Le choix des lieux n’a évidemment pas résulté du hasard. Il a d’abord été guidé par un retour sur les traces de Bach à travers la Thuringe et la Saxe. L’architecture et la grandeur des églises ont influé sur les tempos et sur les articulations. Enfin, il fallut tenir compte des temps de voyage et de répétition, de la fatigue des musiciens et des aléas climatiques de toute une année. Musicalement, il fallut procéder à des compromis puisqu’il s’agissait de jouer en une année des œuvres composées par Bach durant une période de quarante ans avec les disparités de style, d’effectifs et de diapason que l’on imagine aisément. C’est ainsi qu’un diapason unique de 415 fut adopté pour l’ensemble des concerts.

Une nouvelle édition

C’est le musicologue autrichien Reinhold Kubik, par ailleurs auteur des œuvres complètes de Mahler, qui fut choisi par Gardiner pour établir une nouvelle édition de l’ensemble des cantates sur la base des sources les plus récentes. Mais de nombreux problèmes restaient à résoudre, comme le type de voix voulu par Bach, certains choix pratiques concernant l’instrumentation ou encore la réalisation de la basse continue. Ainsi que l’a précisé John Eliot Gardiner, « comme pour escalader une montagne ou traverser les océans, on se prépare d’une manière méticuleuse en calculant son itinéraire et en ayant un équipement en ordre parfait, mais au final, on doit pouvoir faire face à tous les éléments, humains et physiques, pouvant venir contrecarrer le projet à tout moment. »

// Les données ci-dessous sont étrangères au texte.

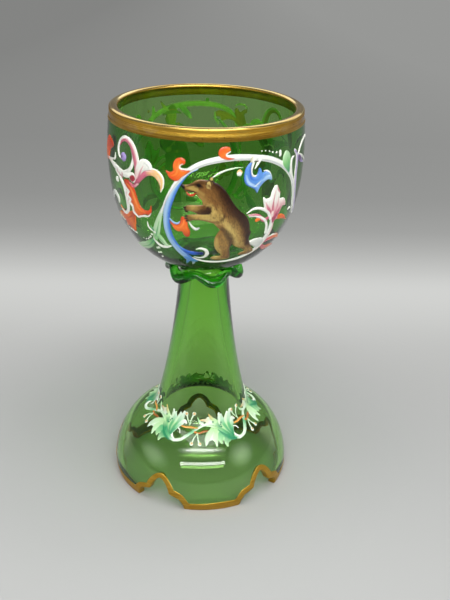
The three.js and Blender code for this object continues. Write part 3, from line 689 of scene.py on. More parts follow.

Ennemis de la routine et de la paresse intellectuelle, John Eliot Gardiner et sa femme, étroitement associée à l’aventure, n’ont pas voulu recourir aux clichés d’usage représentés sur les pochettes de disque avec des reproductions de tableaux anciens, de portraits supposés du Cantor, voire d’instruments ou de manuscrits. Ils ont donc fait appel au grand photographe américain Steve McCurry, de l’agence Magnum, qui a couvert de nombreuses zones de conflits à travers le monde et qui est un portraitiste extraordinaire. Pour John Eliot Gardiner, les visages photographiés sont en totale adéquation avec l’humanisme des cantates : « J’aime en particulier le portrait de ce chef afghan pris en 1988 ; il n’est pas occidental et pourtant, on croirait un prophète de l’Ancien Testament sous le pinceau d’un Caravage ou d’un Rembrandt. » Cette superbe galerie de portraits ornant les pochettes de cette collection fait immédiatement penser au début de La Flûte enchantée de Mozart filmée par Ingmar Bergman, qui alternait des regards de tous les pays au rythme de l’ouverture.

Les enregistrements Soli Deo Gloria

La plupart des concerts ont été enregistrés au cours du pèlerinage en direct par le label Soli Deo Gloria, au cours de l’année 2000, depuis le premier concert à la Herderkirche de Weimar le jour de Noël 1999 à l’ultime rendez-vous à l’église Saint Bartholomew de Dinard de New York le 31 décembre 2000. Ce qu’il y a d’extraordinaire dans cette édition complète, c’est que la disparité des lieux (et donc des prises de son) comme des circonstances ne nuit absolument pas à la cohérence de l’ensemble, car John Eliot Gardiner reste toujours maître de la situation et ses interprétations sont toutes emplies d’une joie et d’une ferveur qu’il sait transmettre à ses chanteurs et à ses musiciens. Un autre attrait de cette intégrale du “Bach Cantata Pilgrimage” est la variété et l’exceptionnelle qualité des solistes. Ils ont été choisis selon leur disponibilité, mais surtout pour leur personnalité reconnue, leur aptitude à chanter Bach et le fait d’avoir déjà travaillé avec Gardiner et son ensemble, qu’il s’agisse, entre autres, de Magdalena Kozena, Sara Mingardo, Bernarda Fink, Paul Agnew, James Gilchrist, Nathalie Stutzman, Mark Padmore, Peter Harvey, Dietrich Henschel. D’autres solistes ont été auditionnés, en particulier des membres du Monteverdi Choir, pour qui ce fut une expérience exceptionnelle. On a aussi souvent relevé dans cette intégrale la qualité de l’approche instrumentale de Gardiner avec des instruments solistes, flûte, hautbois, hautbois d’amour, trompette, qui dialoguent dans un même esprit à la fois soliste et humaniste avec les chanteurs, comme si l’écriture même de Bach était sans hiérarchie et interchangeable, dans un même rapport au divin. Ce projet soulignant l’avènement du XXIe siècle fera date et les enregistrements des solistes, de l’English Baroque Soloists et du Monteverdi Choir sous la direction de Gardiner, restent au sommet d’une discographie pourtant bien remplie.

L’aventure continue

Ce projet fou n’est pas resté sans suite ; le Monteverdi Choir et son chef ont entrepris depuis d’autres projets d’envergure, notamment, en 2018, une tournée comprenant des cantates soigneusement sélectionnées et présentées là aussi selon le calendrier liturgique dans les principales salles de concert et églises d’Europe. En 2019, John Eliot Gardiner va exporter la musique vocale et instrumentale de Bach jusqu’en Colombie, au Festival de Cathargène des Indes, une autre façon de démontrer l’universalité de Bach, car Gardiner ne s’arrête pas aux cantates ainsi que son abondante discographique en témoigne. Il a également enregistré les œuvres instrumentales de Bach, les Cantates profanes, la Messe en si mineur, et les Passions selon Jean et Matthieu.